Challenge:
Restate, word for word, every line of the data.

Given data:
****************
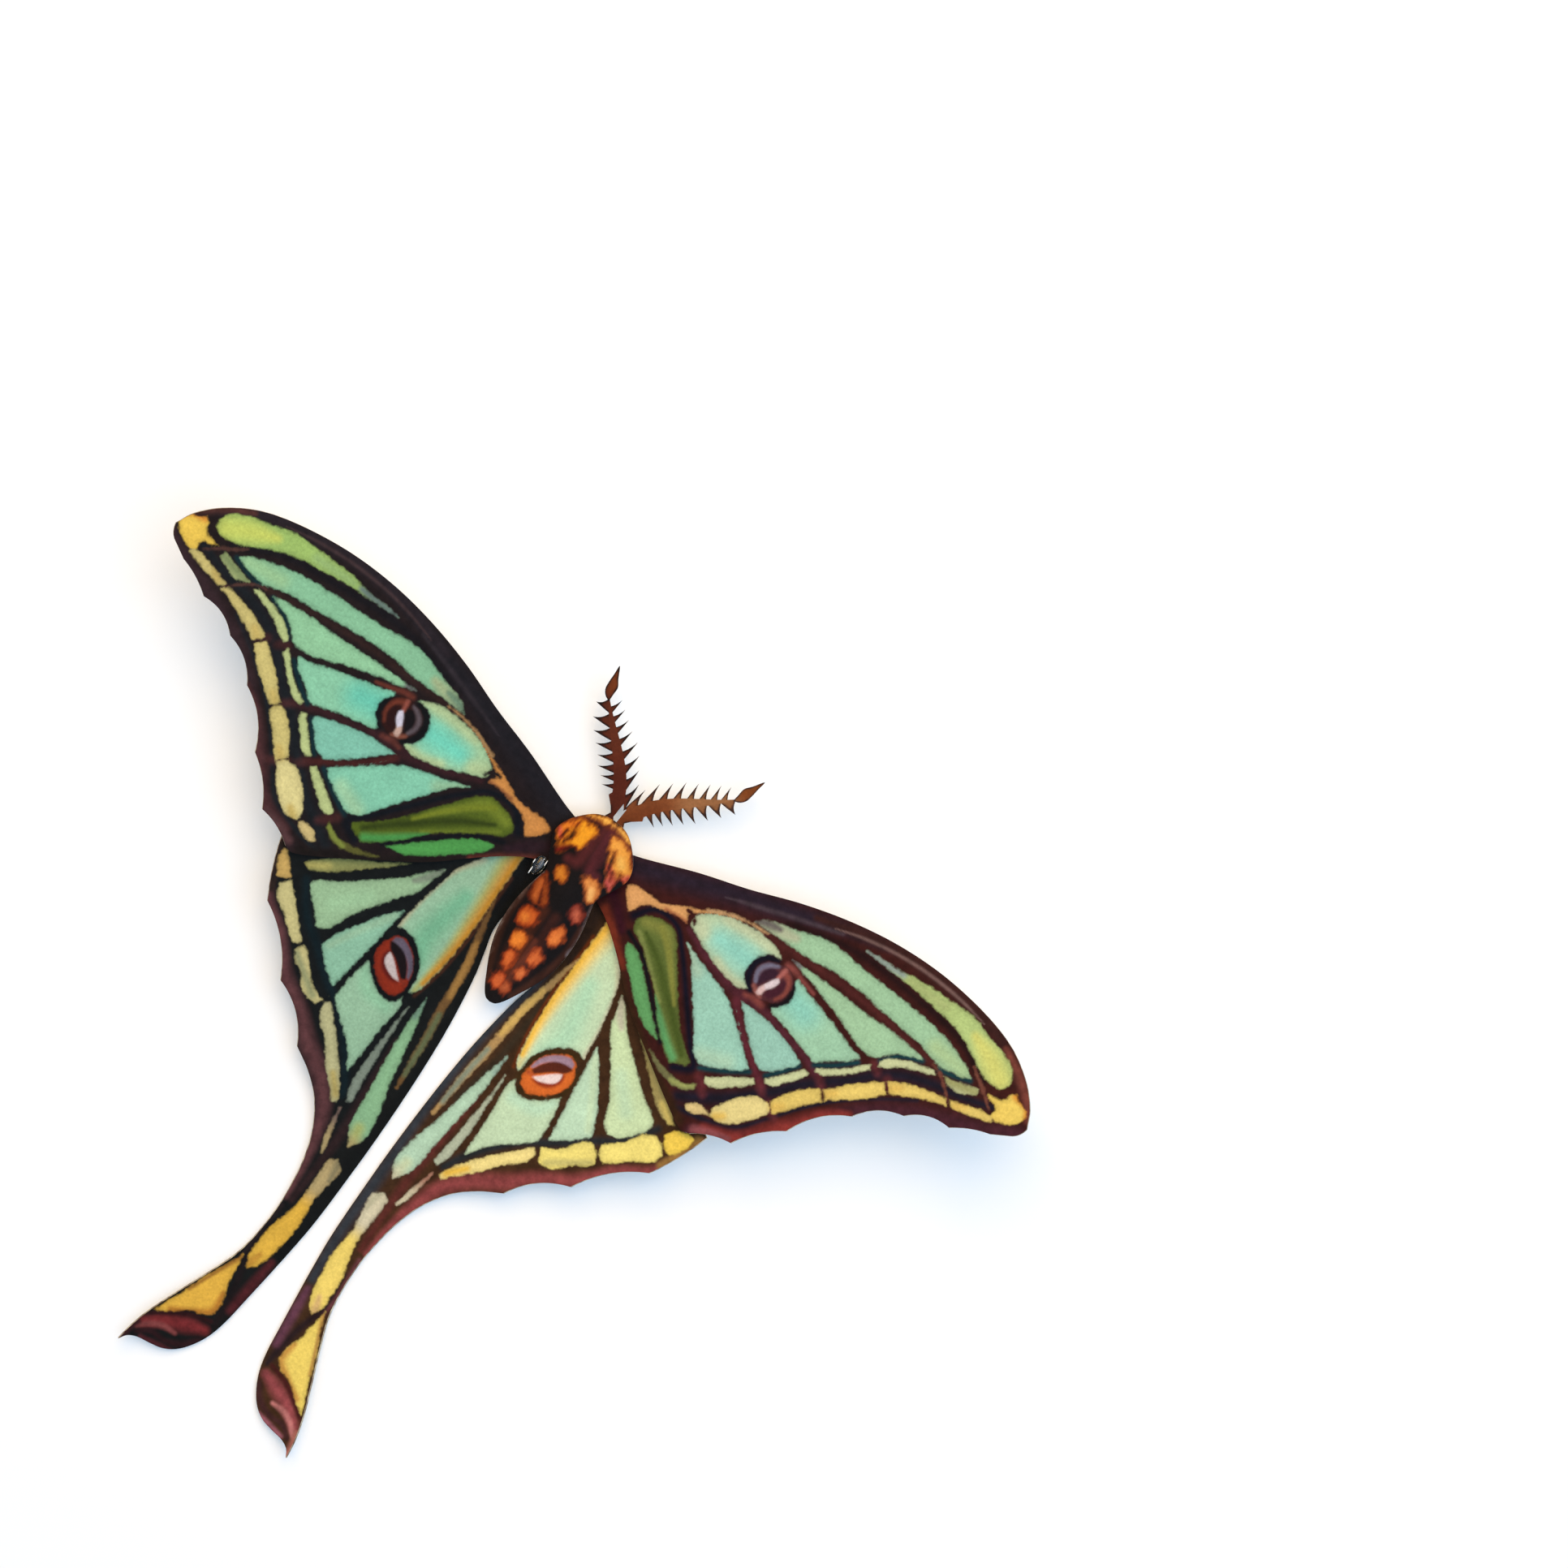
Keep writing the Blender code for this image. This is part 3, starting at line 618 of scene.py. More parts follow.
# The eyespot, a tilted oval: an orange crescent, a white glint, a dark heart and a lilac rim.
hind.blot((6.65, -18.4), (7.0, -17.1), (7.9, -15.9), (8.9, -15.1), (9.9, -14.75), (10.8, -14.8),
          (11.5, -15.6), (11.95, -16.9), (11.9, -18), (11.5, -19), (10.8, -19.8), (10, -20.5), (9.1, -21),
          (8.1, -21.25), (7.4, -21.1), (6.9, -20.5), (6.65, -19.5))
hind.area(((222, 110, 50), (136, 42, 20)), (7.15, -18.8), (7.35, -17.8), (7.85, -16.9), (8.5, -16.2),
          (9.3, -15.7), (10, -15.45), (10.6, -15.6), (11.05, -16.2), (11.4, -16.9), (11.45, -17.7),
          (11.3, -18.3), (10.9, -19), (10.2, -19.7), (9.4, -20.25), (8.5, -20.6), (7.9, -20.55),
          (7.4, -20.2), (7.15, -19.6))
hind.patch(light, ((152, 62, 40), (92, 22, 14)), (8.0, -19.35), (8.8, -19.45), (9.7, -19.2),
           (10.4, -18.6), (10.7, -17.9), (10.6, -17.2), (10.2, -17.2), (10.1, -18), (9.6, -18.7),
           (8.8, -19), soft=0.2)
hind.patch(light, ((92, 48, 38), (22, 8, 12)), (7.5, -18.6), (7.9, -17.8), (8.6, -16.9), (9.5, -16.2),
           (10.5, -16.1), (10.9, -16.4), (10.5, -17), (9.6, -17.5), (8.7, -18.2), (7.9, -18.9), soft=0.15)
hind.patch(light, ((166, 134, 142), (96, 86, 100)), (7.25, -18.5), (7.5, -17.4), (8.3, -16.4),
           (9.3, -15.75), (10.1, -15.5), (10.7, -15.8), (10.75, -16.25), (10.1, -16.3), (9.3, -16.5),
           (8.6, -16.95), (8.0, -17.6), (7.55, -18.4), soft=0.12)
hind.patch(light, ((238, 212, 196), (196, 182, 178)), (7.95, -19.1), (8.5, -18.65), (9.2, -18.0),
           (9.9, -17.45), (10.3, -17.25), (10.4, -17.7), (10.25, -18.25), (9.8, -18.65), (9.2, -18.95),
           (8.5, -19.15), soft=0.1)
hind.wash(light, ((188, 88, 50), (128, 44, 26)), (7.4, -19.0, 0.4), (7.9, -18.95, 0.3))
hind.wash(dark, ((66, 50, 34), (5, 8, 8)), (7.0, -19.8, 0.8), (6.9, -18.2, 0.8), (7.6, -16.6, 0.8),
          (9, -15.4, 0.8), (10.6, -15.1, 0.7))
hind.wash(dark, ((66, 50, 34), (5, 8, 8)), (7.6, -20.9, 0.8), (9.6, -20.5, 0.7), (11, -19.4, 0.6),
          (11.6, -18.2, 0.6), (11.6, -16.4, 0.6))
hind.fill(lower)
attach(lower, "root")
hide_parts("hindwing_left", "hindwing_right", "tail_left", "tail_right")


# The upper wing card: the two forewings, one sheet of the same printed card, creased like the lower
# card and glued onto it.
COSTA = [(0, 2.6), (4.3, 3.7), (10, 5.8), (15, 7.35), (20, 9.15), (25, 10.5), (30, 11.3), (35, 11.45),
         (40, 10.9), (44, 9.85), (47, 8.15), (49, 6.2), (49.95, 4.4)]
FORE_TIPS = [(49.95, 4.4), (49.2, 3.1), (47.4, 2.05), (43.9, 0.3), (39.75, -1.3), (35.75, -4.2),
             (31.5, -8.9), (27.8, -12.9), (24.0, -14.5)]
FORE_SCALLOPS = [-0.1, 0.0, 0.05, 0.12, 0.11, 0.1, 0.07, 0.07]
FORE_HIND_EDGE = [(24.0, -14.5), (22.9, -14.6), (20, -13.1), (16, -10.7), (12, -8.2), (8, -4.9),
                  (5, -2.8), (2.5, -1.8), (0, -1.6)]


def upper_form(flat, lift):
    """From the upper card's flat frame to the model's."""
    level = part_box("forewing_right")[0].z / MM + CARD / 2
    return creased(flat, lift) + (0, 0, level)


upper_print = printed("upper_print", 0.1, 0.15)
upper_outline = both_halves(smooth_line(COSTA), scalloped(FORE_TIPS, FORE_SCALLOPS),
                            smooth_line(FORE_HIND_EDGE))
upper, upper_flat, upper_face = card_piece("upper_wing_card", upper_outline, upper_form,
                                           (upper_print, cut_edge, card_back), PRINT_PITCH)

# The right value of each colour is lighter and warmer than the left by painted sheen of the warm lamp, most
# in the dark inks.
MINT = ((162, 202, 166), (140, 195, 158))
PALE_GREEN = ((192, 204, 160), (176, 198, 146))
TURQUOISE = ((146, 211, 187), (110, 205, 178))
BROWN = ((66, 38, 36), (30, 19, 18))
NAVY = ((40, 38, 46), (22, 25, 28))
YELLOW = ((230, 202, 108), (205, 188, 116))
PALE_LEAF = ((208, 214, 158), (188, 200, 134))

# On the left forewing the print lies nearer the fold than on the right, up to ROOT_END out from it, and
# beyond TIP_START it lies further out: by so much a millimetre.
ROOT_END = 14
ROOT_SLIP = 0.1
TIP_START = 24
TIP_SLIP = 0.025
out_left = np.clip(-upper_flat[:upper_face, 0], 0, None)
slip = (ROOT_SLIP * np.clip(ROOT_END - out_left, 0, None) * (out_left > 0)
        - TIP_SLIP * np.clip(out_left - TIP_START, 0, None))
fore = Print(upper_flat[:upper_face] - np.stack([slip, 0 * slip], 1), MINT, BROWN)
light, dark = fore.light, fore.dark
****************
Problem solution:
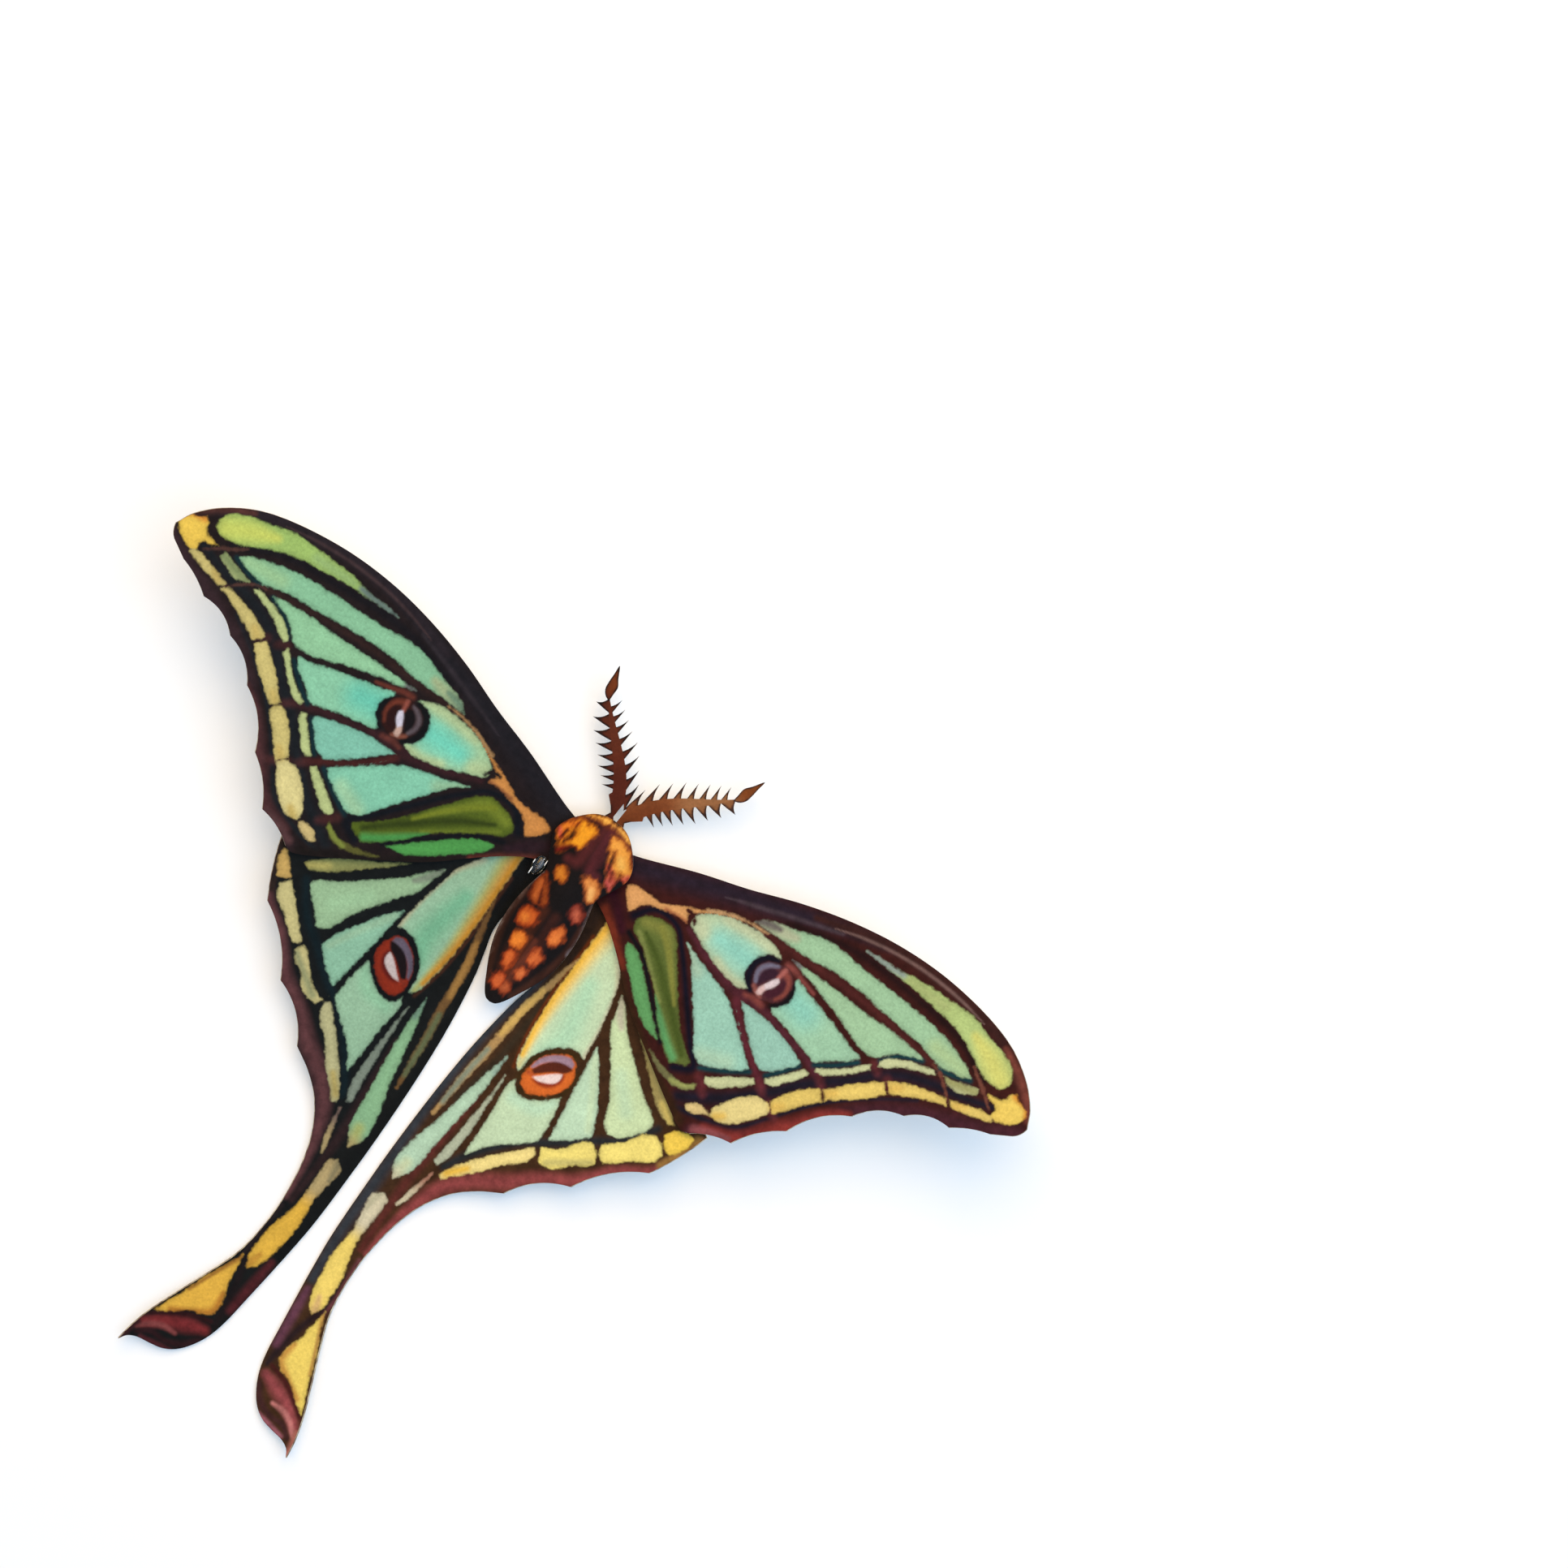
Keep writing the Blender code for this image. This is part 3, starting at line 618 of scene.py. More parts follow.
# The eyespot, a tilted oval: an orange crescent, a white glint, a dark heart and a lilac rim.
hind.blot((6.65, -18.4), (7.0, -17.1), (7.9, -15.9), (8.9, -15.1), (9.9, -14.75), (10.8, -14.8),
          (11.5, -15.6), (11.95, -16.9), (11.9, -18), (11.5, -19), (10.8, -19.8), (10, -20.5), (9.1, -21),
          (8.1, -21.25), (7.4, -21.1), (6.9, -20.5), (6.65, -19.5))
hind.area(((222, 110, 50), (136, 42, 20)), (7.15, -18.8), (7.35, -17.8), (7.85, -16.9), (8.5, -16.2),
          (9.3, -15.7), (10, -15.45), (10.6, -15.6), (11.05, -16.2), (11.4, -16.9), (11.45, -17.7),
          (11.3, -18.3), (10.9, -19), (10.2, -19.7), (9.4, -20.25), (8.5, -20.6), (7.9, -20.55),
          (7.4, -20.2), (7.15, -19.6))
hind.patch(light, ((152, 62, 40), (92, 22, 14)), (8.0, -19.35), (8.8, -19.45), (9.7, -19.2),
           (10.4, -18.6), (10.7, -17.9), (10.6, -17.2), (10.2, -17.2), (10.1, -18), (9.6, -18.7),
           (8.8, -19), soft=0.2)
hind.patch(light, ((92, 48, 38), (22, 8, 12)), (7.5, -18.6), (7.9, -17.8), (8.6, -16.9), (9.5, -16.2),
           (10.5, -16.1), (10.9, -16.4), (10.5, -17), (9.6, -17.5), (8.7, -18.2), (7.9, -18.9), soft=0.15)
hind.patch(light, ((166, 134, 142), (96, 86, 100)), (7.25, -18.5), (7.5, -17.4), (8.3, -16.4),
           (9.3, -15.75), (10.1, -15.5), (10.7, -15.8), (10.75, -16.25), (10.1, -16.3), (9.3, -16.5),
           (8.6, -16.95), (8.0, -17.6), (7.55, -18.4), soft=0.12)
hind.patch(light, ((238, 212, 196), (196, 182, 178)), (7.95, -19.1), (8.5, -18.65), (9.2, -18.0),
           (9.9, -17.45), (10.3, -17.25), (10.4, -17.7), (10.25, -18.25), (9.8, -18.65), (9.2, -18.95),
           (8.5, -19.15), soft=0.1)
hind.wash(light, ((188, 88, 50), (128, 44, 26)), (7.4, -19.0, 0.4), (7.9, -18.95, 0.3))
hind.wash(dark, ((66, 50, 34), (5, 8, 8)), (7.0, -19.8, 0.8), (6.9, -18.2, 0.8), (7.6, -16.6, 0.8),
          (9, -15.4, 0.8), (10.6, -15.1, 0.7))
hind.wash(dark, ((66, 50, 34), (5, 8, 8)), (7.6, -20.9, 0.8), (9.6, -20.5, 0.7), (11, -19.4, 0.6),
          (11.6, -18.2, 0.6), (11.6, -16.4, 0.6))
hind.fill(lower)
attach(lower, "root")
hide_parts("hindwing_left", "hindwing_right", "tail_left", "tail_right")


# The upper wing card: the two forewings, one sheet of the same printed card, creased like the lower
# card and glued onto it.
COSTA = [(0, 2.6), (4.3, 3.7), (10, 5.8), (15, 7.35), (20, 9.15), (25, 10.5), (30, 11.3), (35, 11.45),
         (40, 10.9), (44, 9.85), (47, 8.15), (49, 6.2), (49.95, 4.4)]
FORE_TIPS = [(49.95, 4.4), (49.2, 3.1), (47.4, 2.05), (43.9, 0.3), (39.75, -1.3), (35.75, -4.2),
             (31.5, -8.9), (27.8, -12.9), (24.0, -14.5)]
FORE_SCALLOPS = [-0.1, 0.0, 0.05, 0.12, 0.11, 0.1, 0.07, 0.07]
FORE_HIND_EDGE = [(24.0, -14.5), (22.9, -14.6), (20, -13.1), (16, -10.7), (12, -8.2), (8, -4.9),
                  (5, -2.8), (2.5, -1.8), (0, -1.6)]


def upper_form(flat, lift):
    """From the upper card's flat frame to the model's."""
    level = part_box("forewing_right")[0].z / MM + CARD / 2
    return creased(flat, lift) + (0, 0, level)


upper_print = printed("upper_print", 0.1, 0.15)
upper_outline = both_halves(smooth_line(COSTA), scalloped(FORE_TIPS, FORE_SCALLOPS),
                            smooth_line(FORE_HIND_EDGE))
upper, upper_flat, upper_face = card_piece("upper_wing_card", upper_outline, upper_form,
                                           (upper_print, cut_edge, card_back), PRINT_PITCH)

# The right value of each colour is lighter and warmer than the left by painted sheen of the warm lamp, most
# in the dark inks.
MINT = ((162, 202, 166), (140, 195, 158))
PALE_GREEN = ((192, 204, 160), (176, 198, 146))
TURQUOISE = ((146, 211, 187), (110, 205, 178))
BROWN = ((66, 38, 36), (30, 19, 18))
NAVY = ((40, 38, 46), (22, 25, 28))
YELLOW = ((230, 202, 108), (205, 188, 116))
PALE_LEAF = ((208, 214, 158), (188, 200, 134))

# On the left forewing the print lies nearer the fold than on the right, up to ROOT_END out from it, and
# beyond TIP_START it lies further out: by so much a millimetre.
ROOT_END = 14
ROOT_SLIP = 0.1
TIP_START = 24
TIP_SLIP = 0.025
out_left = np.clip(-upper_flat[:upper_face, 0], 0, None)
slip = (ROOT_SLIP * np.clip(ROOT_END - out_left, 0, None) * (out_left > 0)
        - TIP_SLIP * np.clip(out_left - TIP_START, 0, None))
fore = Print(upper_flat[:upper_face] - np.stack([slip, 0 * slip], 1), MINT, BROWN)
light, dark = fore.light, fore.dark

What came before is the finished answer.